§ INSTRUCTION
Return verbatim everything from the first line through the line that contains "bearing = bearing", and stop there.

§ GIVEN INFORMATION
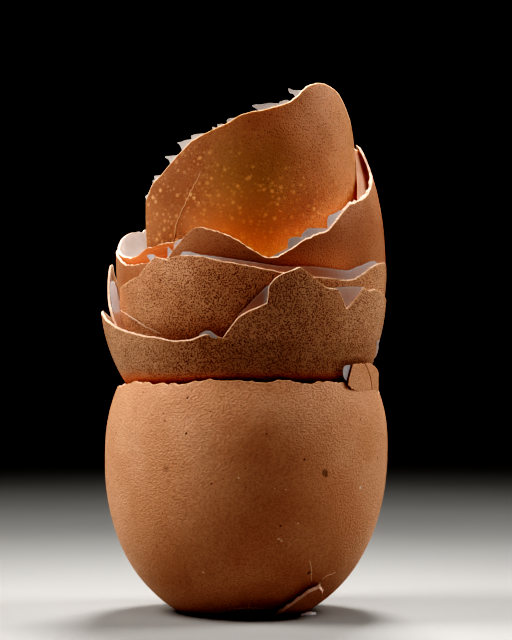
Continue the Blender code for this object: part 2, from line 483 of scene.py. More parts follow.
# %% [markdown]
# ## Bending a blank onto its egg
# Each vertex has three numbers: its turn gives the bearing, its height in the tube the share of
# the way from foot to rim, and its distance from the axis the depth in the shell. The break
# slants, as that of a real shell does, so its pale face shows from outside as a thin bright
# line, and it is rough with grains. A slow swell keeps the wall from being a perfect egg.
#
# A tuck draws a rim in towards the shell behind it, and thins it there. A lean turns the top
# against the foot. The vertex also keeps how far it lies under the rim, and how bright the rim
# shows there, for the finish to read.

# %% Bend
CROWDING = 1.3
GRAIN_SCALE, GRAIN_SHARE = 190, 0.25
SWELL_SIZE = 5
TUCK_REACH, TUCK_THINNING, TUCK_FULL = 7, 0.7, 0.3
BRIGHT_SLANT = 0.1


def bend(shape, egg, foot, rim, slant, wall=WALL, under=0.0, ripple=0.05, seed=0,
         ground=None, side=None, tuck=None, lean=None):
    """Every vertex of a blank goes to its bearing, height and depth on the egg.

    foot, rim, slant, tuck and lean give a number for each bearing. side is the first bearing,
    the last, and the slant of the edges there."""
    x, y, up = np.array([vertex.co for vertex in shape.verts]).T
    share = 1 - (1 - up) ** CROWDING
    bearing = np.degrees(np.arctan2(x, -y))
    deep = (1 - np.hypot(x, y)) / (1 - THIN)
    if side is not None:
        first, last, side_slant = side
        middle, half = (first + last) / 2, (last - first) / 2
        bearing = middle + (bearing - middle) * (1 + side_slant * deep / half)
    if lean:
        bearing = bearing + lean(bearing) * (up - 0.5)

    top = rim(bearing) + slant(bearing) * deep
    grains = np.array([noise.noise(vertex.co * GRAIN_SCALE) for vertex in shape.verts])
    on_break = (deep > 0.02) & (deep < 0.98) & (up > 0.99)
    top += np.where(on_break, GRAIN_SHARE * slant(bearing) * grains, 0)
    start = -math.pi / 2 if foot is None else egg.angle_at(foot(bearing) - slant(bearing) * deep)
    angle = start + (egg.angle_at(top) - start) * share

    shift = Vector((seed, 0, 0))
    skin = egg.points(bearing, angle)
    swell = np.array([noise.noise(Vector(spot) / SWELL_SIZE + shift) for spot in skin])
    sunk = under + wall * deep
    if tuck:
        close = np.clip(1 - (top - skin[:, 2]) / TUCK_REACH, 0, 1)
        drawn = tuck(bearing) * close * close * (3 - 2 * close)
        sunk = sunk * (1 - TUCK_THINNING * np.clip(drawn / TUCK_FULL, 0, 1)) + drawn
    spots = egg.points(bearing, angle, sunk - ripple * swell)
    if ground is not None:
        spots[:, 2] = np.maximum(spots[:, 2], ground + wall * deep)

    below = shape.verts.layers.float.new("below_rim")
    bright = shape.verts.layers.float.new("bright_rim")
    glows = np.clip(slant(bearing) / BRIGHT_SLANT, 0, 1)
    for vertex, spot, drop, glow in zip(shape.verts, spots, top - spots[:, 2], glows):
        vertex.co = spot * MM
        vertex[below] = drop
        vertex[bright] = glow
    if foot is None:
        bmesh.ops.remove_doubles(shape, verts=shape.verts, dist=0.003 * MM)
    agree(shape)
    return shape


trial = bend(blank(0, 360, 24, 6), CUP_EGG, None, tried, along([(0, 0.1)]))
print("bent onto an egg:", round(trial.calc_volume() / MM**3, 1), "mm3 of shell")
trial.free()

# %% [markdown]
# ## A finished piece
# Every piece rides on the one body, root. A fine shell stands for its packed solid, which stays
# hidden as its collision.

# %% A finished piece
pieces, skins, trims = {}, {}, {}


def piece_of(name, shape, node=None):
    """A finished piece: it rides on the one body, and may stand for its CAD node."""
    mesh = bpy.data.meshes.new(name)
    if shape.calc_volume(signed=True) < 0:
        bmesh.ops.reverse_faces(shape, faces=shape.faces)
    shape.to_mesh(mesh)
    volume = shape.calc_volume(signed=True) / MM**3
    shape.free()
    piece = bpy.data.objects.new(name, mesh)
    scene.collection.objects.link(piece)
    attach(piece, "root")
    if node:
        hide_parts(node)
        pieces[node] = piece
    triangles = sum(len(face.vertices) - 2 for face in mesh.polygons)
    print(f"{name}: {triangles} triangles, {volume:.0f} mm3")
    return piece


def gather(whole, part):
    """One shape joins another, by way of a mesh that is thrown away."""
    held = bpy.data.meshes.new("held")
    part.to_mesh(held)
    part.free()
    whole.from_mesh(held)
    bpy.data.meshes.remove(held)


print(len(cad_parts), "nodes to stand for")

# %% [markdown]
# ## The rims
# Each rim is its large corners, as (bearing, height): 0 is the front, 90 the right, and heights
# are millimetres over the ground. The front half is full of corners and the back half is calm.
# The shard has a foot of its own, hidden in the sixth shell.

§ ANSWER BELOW
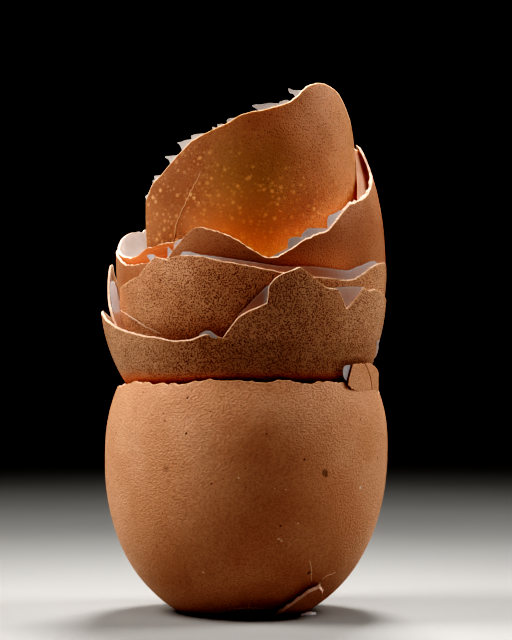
Continue the Blender code for this object: part 2, from line 483 of scene.py. More parts follow.
# %% [markdown]
# ## Bending a blank onto its egg
# Each vertex has three numbers: its turn gives the bearing, its height in the tube the share of
# the way from foot to rim, and its distance from the axis the depth in the shell. The break
# slants, as that of a real shell does, so its pale face shows from outside as a thin bright
# line, and it is rough with grains. A slow swell keeps the wall from being a perfect egg.
#
# A tuck draws a rim in towards the shell behind it, and thins it there. A lean turns the top
# against the foot. The vertex also keeps how far it lies under the rim, and how bright the rim
# shows there, for the finish to read.

# %% Bend
CROWDING = 1.3
GRAIN_SCALE, GRAIN_SHARE = 190, 0.25
SWELL_SIZE = 5
TUCK_REACH, TUCK_THINNING, TUCK_FULL = 7, 0.7, 0.3
BRIGHT_SLANT = 0.1


def bend(shape, egg, foot, rim, slant, wall=WALL, under=0.0, ripple=0.05, seed=0,
         ground=None, side=None, tuck=None, lean=None):
    """Every vertex of a blank goes to its bearing, height and depth on the egg.

    foot, rim, slant, tuck and lean give a number for each bearing. side is the first bearing,
    the last, and the slant of the edges there."""
    x, y, up = np.array([vertex.co for vertex in shape.verts]).T
    share = 1 - (1 - up) ** CROWDING
    bearing = np.degrees(np.arctan2(x, -y))
    deep = (1 - np.hypot(x, y)) / (1 - THIN)
    if side is not None:
        first, last, side_slant = side
        middle, half = (first + last) / 2, (last - first) / 2
        bearing = middle + (bearing - middle) * (1 + side_slant * deep / half)
    if lean:
        bearing = bearing + lean(bearing) * (up - 0.5)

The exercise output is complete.